If you’ve ever been to London before, you’ll know that all the pedestrian crossings have big words painted on the road saying <—– LOOK LEFT or LOOK RIGHT —–> This is so all the foreign tourists don’t get run over because they look the wrong way crossing the road. But this is the Olympics and the world is watching so we don’t want any tourists getting run over. So now there are lollypop ladies (and men) to help you cross the road.

This does make it difficult to taunt tourists from the other side of the road. They’re less likely to get run over when they run after you. Instead I’ll have to settle for tutting at them when they stand on the WRONG SIDE OF THE ESCALATOR (a heinous crime in London – the left is for walking up or down the escalator, the right is for non-Londoners).

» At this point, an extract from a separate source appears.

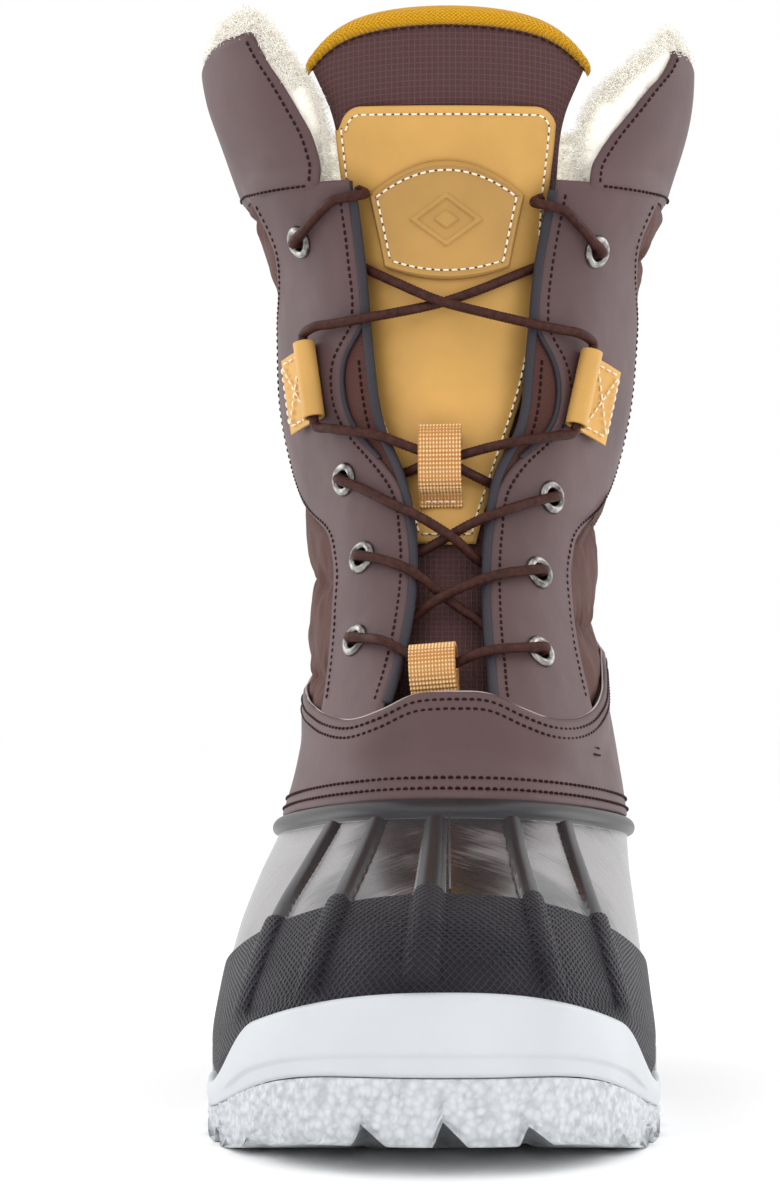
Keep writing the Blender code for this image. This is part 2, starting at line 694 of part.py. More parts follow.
def make_facing(materials, parts):
    corner = lambda x: TONGUE_FOLD_Z - 0.4 - 4.5 * eased((np.abs(x) - 24) / 9)
    left = lambda z: -1.0 - along(FACING_HALF, z)
    right = lambda z: along(FACING_HALF, z) - 1.0
    grid = front_patch(left, right, fixed(162.0), corner, 9, 12)
    sheet("tongue_facing", place(*grid, FACING[0]), FACING[1], materials["tan"], parts)
    low = lambda x: 237.0 + 3.2 * (np.abs(x + 0.5) / 18.5) ** 2
    high = lambda x: 271.0 - 8.0 * (np.abs(x + 0.5) / 22.0) ** 2
    left = lambda z: -0.5 - np.interp(z, (237, 263), (19.1, 24.6))
    right = lambda z: -0.5 + np.interp(z, (237, 263), (19.1, 24.6))
    grid = front_patch(left, right, low, high, 9, 7)
    sheet("tongue_label", place(*grid, LABEL[0]), LABEL[1], materials["tan"], parts)


def keeper_outline(height, depth, low, high, hole_depth):
    """Side view of a folded webbing keeper: (height up, depth out), with the hole for the lace."""
    outer = [(0, 0), (height, 0), (height, depth * 0.75), (height - 2, depth), (low - 1, depth), (0, 1.6)]
    hole = [(low, 1.1), (high, 1.1), (high, hole_depth), (low, hole_depth)]
    return [outer, hole]


def make_keeper(name, x, z, d, width, outline, materials, parts):
    """The keeper's outline lies in a plane across the lace; its local Z axis is +X."""
    origin = front_place(x, z, d)
    up = front_place(x, z + 12.0, d) - origin
    out = Vector(normal(*front_spot(x, z + 8.0)))
    x_axis = Vector(up).normalized()
    y_axis = (out - x_axis * out.dot(x_axis)).normalized()
    matrix = Matrix((x_axis, y_axis, x_axis.cross(y_axis))).transposed().to_4x4()
    matrix.translation = Vector(origin) * MM
    cut_outline(name, outline, width / 2, materials["webbing"], parts, matrix)


def make_keepers(materials, parts):
    make_keeper("upper_lace_keeper", -2.3, 173.3, -4.8, 12.4,
                keeper_outline(22.0, 8.8, 4.5, 19.5, 7.7), materials, parts)
    make_keeper("lower_lace_keeper", -4.1, 117.0, -6.7, 13.2,
                keeper_outline(17.0, 11.2, 6.5, 15.6, 10.0), materials, parts)


# Hardware and lacing.


def eyelet_matrix(x, z):
    u, v = front_spot(x, z)
    return frame_matrix(place(u, v, 0.0), (1, 0, 0), normal(u, v))


def make_eyelets(materials, parts, cutters):
    """Eyelets, and one cutter with all their holes."""
    top = EYESTAY[0] + 0.3
    bottom = EYESTAY_LINING[0] - EYESTAY_LINING[1]
    profile = ((EYELET_BORE + 0.5, top + 0.9), (EYELET_RADIUS - 0.7, top + 0.7), (EYELET_RADIUS, top + 0.1),
               (EYELET_BARREL, top), (EYELET_BARREL, bottom), (EYELET_BORE, bottom), (EYELET_BORE, top + 0.3))
    holes = bmesh.new()
    for name, x, z in EYELETS:
        matrix = eyelet_matrix(x, z)
        turned(name, profile, 14, materials["metal"], parts, matrix)
        scaled = matrix.copy()
        scaled.translation = matrix.translation / MM
        bmesh.ops.create_cone(holes, cap_ends=True, segments=14, radius1=EYELET_HOLE, radius2=EYELET_HOLE,
                              depth=12.0, matrix=scaled)
    return to_mesh("eyelet_hole_cutter", holes, materials["metal"], cutters)


def make_lace_loop(side, name, low, high, materials, parts):
    """A strap folded into a tube for the lace, with its tail stitched down towards the side."""
    bottom = front_place(*low, EYESTAY[0] + 0.4)
    top = front_place(*high, EYESTAY[0] + 0.4)
    u, v = front_spot((low[0] + high[0]) / 2, (low[1] + high[1]) / 2)
    run = Vector(top - bottom).normalized()
    out = Vector(normal(u, v))
    out = (out - run * out.dot(run)).normalized()
    inward = run.cross(out) if side < 0 else out.cross(run)
    matrix = Matrix((inward, out, inward.cross(out))).transposed().to_4x4()
    matrix.translation = Vector((bottom + top) / 2) * MM
    radius = 3.6
    outline = [(-12.0, 0.0), (0.0, 0.0)]
    outline += circle(radius, (0, radius), 9, -70, 200, closed=False)
    outline += [(-3.6, 1.7), (-12.0, 1.7)]
    half = (Vector(top) - Vector(bottom)).length / 2
    hole = circle(2.5, (0, radius), 10)
    cut_outline(name + "_lace_loop", [outline, hole], half, materials["tan"], parts, matrix)


# The lace's route: x, z, d. Each strand starts behind its lowest eyelet and ends behind the eyestay's top.
LOOP_D = EYESTAY[0] + 0.4 + 3.6
LEFT_STRAND = (
    (-24.7, 131.0, 5.0), (-24.7, 131.0, 1.0), (-24.7, 131.0, -2.6), (-23.6, 132.4, -4.3),
    (-14.0, 138.5, -3.7), (-8.5, 141.2, -2.2), (-4.0, 143.0, 0.0), (6.0, 146.6, 3.0), (12.0, 148.4, 4.4),
    (18.5, 149.8, 4.8), (24.5, 150.5, 5.1), (24.5, 150.5, 1.0), (24.5, 150.5, -2.6), (22.8, 151.6, -4.3),
    (13.0, 154.6, -3.6), (8.5, 156.2, -2.0), (1.5, 160.2, 2.2), (-7.0, 165.6, 4.2), (-14.0, 169.8, 4.6),
    (-22.0, 175.0, 4.8), (-28.3, 178.5, 5.1), (-28.3, 178.5, 1.0), (-28.3, 178.5, -2.6), (-26.6, 179.4, -4.3),
    (-18.0, 180.8, -3.7), (-12.5, 181.3, -2.8), (-8.5, 182.4, -1.4), (-2.0, 184.2, -1.5), (4.0, 185.6, -0.8),
    (10.0, 187.0, 0.8), (17.0, 188.4, 3.8), (22.0, 189.4, 5.0), (28.0, 190.8, 6.2), (32.4, 192.2, LOOP_D),
    (33.0, 194.7, LOOP_D), (37.6, 215.8, LOOP_D), (38.0, 218.4, LOOP_D), (34.8, 221.0, 6.4),
    (29.6, 222.2, 5.2), (23.4, 223.4, 4.6), (12.0, 226.2, 3.2), (-2.6, 230.4, 1.4), (-14.0, 235.4, -1.2),
    (-23.0, 239.2, -2.9), (-28.0, 241.4, -3.6), (-34.0, 244.6, -3.9), (-40.2, 248.8, -4.3), (-42.0, 250.0, -2.6),
    (-42.0, 250.0, 1.0), (-42.0, 250.0, 5.1), (-38.6, 254.0, 5.0), (-34.2, 258.6, 4.9), (-31.0, 261.0, 5.0),
    (-26.0, 261.6, 3.8), (-24.8, 261.9, -1.6), (-28.0, 262.8, -4.2),
)
RIGHT_STRAND = (
    (24.7, 127.5, 5.0), (24.7, 127.5, 1.0), (24.7, 127.5, -3.1), (23.4, 129.2, -4.5),
    (14.0, 136.0, -3.7), (9.5, 139.6, -3.4), (4.0, 142.6, -3.2), (-2.0, 145.8, -1.4), (-7.0, 148.6, 2.6),
    (-11.0, 150.8, 4.6), (-17.0, 153.4, 4.8), (-23.0, 155.0, 5.1), (-23.0, 155.0, 1.0), (-23.0, 155.0, -2.6),
    (-21.4, 155.8, -4.3), (-13.0, 157.4, -3.6), (-8.5, 158.8, -3.2), (-1.0, 161.8, -1.6), (7.0, 164.8, 2.4),
    (13.0, 167.0, 4.5), (21.0, 170.4, 4.8), (28.3, 173.0, 5.1), (28.3, 173.0, 1.0), (28.3, 173.0, -2.6),
    (26.6, 173.9, -4.3), (18.0, 176.4, -3.7), (12.5, 178.2, -2.8), (6.0, 180.6, -1.2), (-2.0, 184.2, 1.2),
    (-9.0, 186.8, 1.5), (-18.0, 190.4, 4.2), (-23.4, 191.8, 5.2), (-29.0, 193.2, 6.2), (-33.9, 194.8, LOOP_D),
    (-34.3, 197.3, LOOP_D), (-37.3, 218.6, LOOP_D), (-37.5, 221.2, LOOP_D), (-34.6, 223.4, 6.4),
    (-29.4, 224.2, 5.2), (-23.4, 225.2, 4.4), (-14.0, 227.2, 1.2), (-2.6, 230.0, -1.9), (8.0, 233.4, -2.6),
    (19.0, 237.6, -3.2), (27.0, 240.6, -3.6), (34.0, 243.0, -3.9), (40.2, 245.6, -4.3), (42.0, 246.5, -2.6),
    (42.0, 246.5, 1.0), (42.0, 246.5, 5.1), (38.9, 250.2, 5.0), (34.8, 254.9, 4.9), (31.6, 257.8, 5.0),
    (26.8, 259.0, 3.8), (25.8, 259.4, -1.6), (28.8, 260.4, -4.2),
)
BOTTOM_RUN = (
    (-20.0, 130.4, 5.0), (-15.4, 129.0, 5.7), (-11.2, 127.2, 2.6), (-7.0, 125.8, 0.0), (-4.0, 125.4, -1.0),
    (0.0, 125.4, -1.0), (4.5, 126.0, 1.2), (9.0, 126.6, 3.6), (14.0, 127.0, 4.7), (19.5, 127.3, 5.0),
)


def smooth_route(points, spacing):
    """Points about a spacing apart on a smooth curve through the given ones."""
    points = np.array(points, float)
    gaps = np.linalg.norm(np.diff(points, axis=0), axis=1) ** 0.5
    stations = np.concatenate(((0.0,), np.cumsum(gaps)))
    fine = np.linspace(0, stations[-1], 4000)
    curve = hermite(stations, points, slopes_of(stations, points), fine)
    length = np.concatenate(((0.0,), np.cumsum(np.linalg.norm(np.diff(curve, axis=0), axis=1))))
    wanted = np.linspace(0, length[-1], int(length[-1] / spacing) + 1)
    return np.stack([np.interp(wanted, length, curve[:, axis]) for axis in range(3)], axis=-1)


def make_lace(materials, parts):
    route = np.array(LEFT_STRAND[::-1] + BOTTOM_RUN + RIGHT_STRAND)
    places = front_place(route[:, 0], route[:, 1], route[:, 2])
    points = smooth_route(places, 5.6)
    curve = bpy.data.curves.new("lace", "CURVE")
    curve.dimensions = "3D"
    curve.bevel_depth = LACE_DIAMETER / 2 * MM
    curve.bevel_resolution = 2
    curve.use_fill_caps = True
    spline = curve.splines.new("POLY")
    spline.points.add(len(points) - 1)
    for point, (x, y, z) in zip(spline.points, points):
        point.co = (x * MM, y * MM, z * MM, 1)
    new_object("lace", curve, materials["lace"], parts)


def make_materials():
    return {
        "leather": principled("brown_leather", (0.140, 0.092, 0.084), 0.5),
        "tan": principled("tan_leather", (0.62, 0.36, 0.10), 0.45),
        "ripstop": principled("brown_ripstop", (0.098, 0.048, 0.048), 0.7),
        "quilted": principled("quilted_nylon", (0.14, 0.07, 0.058), 0.5),
        "batting": principled("batting", (0.85, 0.85, 0.82), 0.95),
        "fleece": principled("fleece", (0.87, 0.79, 0.64), 0.95),
        "binding": principled("knit_binding", (0.74, 0.35, 0.01), 0.85),
        "webbing": principled("webbing", (0.68, 0.35, 0.10), 0.8),
        "foam": principled("foam_edge", (0.045, 0.042, 0.055), 0.8),
        "lace": principled("lace", (0.068, 0.023, 0.014), 0.6),
        "metal": principled("gunmetal", (0.30, 0.29, 0.28), 0.3, 1.0),
        "steel": principled("steel", (0.55, 0.55, 0.56), 0.3, 1.0),
        "rubber": principled("black_rubber", (0.017, 0.015, 0.021), 0.4),
        "sole": principled("sole_rubber", (0.68, 0.70, 0.73), 0.6),
        "board": principled("insole_board", (0.5, 0.36, 0.2), 0.85),
        "footbed": principled("felt_footbed", (0.5, 0.49, 0.46), 0.95),
    }


def main():
    clear_scene()
    parts = collection("insulated_boot")
    cutters = collection("cutters")
    materials = make_materials()
    make_outsole(materials, parts, cutters)
    make_midsole(materials, parts)
    make_shell(materials, parts)
    make_foot_layers(materials, parts)
    make_foot_lining(materials, parts)
    make_saddle(materials, parts)
    make_backstay(materials, parts)
    make_shaft_lining(materials, parts)
    make_back_collar(materials, parts)
    holes = make_eyelets(materials, parts, cutters)
    for side, name in ((-1, "left"), (1, "right")):
        make_quarter(side, name, materials, parts)
        make_eyestay(side, name, materials, parts, holes)
        make_gusset(side, name, materials, parts)
        make_flap(side, name, materials, parts)
    make_tongue(materials, parts)
    make_facing(materials, parts)
    make_keepers(materials, parts)
    make_lace_loop(-1, "left", (-34.3, 197.3), (-37.3, 218.6), materials, parts)
    make_lace_loop(1, "right", (33.0, 194.7), (37.6, 215.8), materials, parts)
    make_lace(materials, parts)
    for cutter in cutters.objects:
        cutter.hide_render = True
        cutter.display_type = "WIRE"


main()
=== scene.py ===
"""The insulated boot as it looks: fine surfaces over the CAD frame, on the same form as the part.

Lengths are millimetres until a mesh is made. A place on the form is (u, v, d): u runs once round (0 at the
front, 0.25 at +X, 0.5 at the back), v runs up from the foot to the collar, and d is out of the form.
"""

import math

import bpy
import numpy as np
from mathutils import Matrix, Vector, noise


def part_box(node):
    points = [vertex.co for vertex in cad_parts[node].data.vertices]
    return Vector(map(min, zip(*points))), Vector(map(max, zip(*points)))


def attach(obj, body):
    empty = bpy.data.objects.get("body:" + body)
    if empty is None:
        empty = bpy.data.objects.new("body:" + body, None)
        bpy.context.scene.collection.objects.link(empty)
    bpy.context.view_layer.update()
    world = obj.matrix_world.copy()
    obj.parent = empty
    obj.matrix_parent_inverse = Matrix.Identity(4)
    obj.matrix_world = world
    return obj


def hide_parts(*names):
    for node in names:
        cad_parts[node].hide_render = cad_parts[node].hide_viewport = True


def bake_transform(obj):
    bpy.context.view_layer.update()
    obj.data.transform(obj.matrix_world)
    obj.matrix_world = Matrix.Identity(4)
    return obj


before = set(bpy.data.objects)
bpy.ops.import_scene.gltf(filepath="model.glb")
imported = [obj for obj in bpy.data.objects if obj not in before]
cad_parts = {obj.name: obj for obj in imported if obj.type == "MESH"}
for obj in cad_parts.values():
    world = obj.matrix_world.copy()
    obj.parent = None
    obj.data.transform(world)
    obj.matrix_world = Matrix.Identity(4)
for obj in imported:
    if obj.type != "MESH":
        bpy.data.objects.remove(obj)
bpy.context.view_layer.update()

MM = 0.001
CENTRE_X = 0.1
CENTRE_Y = -2.7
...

The police were out to enforce the rules, though.

Point and Shoot.

There’s a funfair and a big screen showing the Olympics at the end of the heath next to Blackheath village. Over the weekend people were sitting out with picnics, watching sports  and making the most of the sunshine.

All in all it’s very sedate and civilised – or at least it is in Greenwich. Families, orderly queues, plenty of flags. What’s not to like about having the Olympics in town?

Flags on the heath. All very civilsed. Actually there were flags everywhere, which is a problem for me, as I can’t help myself taking pictures of them (“but look at it ripple in the wind! I need a picture of that!”). At least it was windy. If it’s not I’ve been known to insist that we wait until a gust of wind unfurls the entire flag. I get the impression that this can be a little tiresome for anyone travelling with me (“It’ll be dark soon, we have to go now.”)

See what I mean?

So, satisfied with the Olympics being on our doorstep, we headed home. Then I saw this, and it hit me:

Even the post is disrupted by the Olympics.

Getting to work tomorrow is going to be a bugger.

Olympic route (n). 1. A route specifically for members of the Olympic family (athletes, coaches, etc). 2. The contorted route to work via zone 6, 2 and 4 that you take in order to avoid the Olympic crowds (everyone else).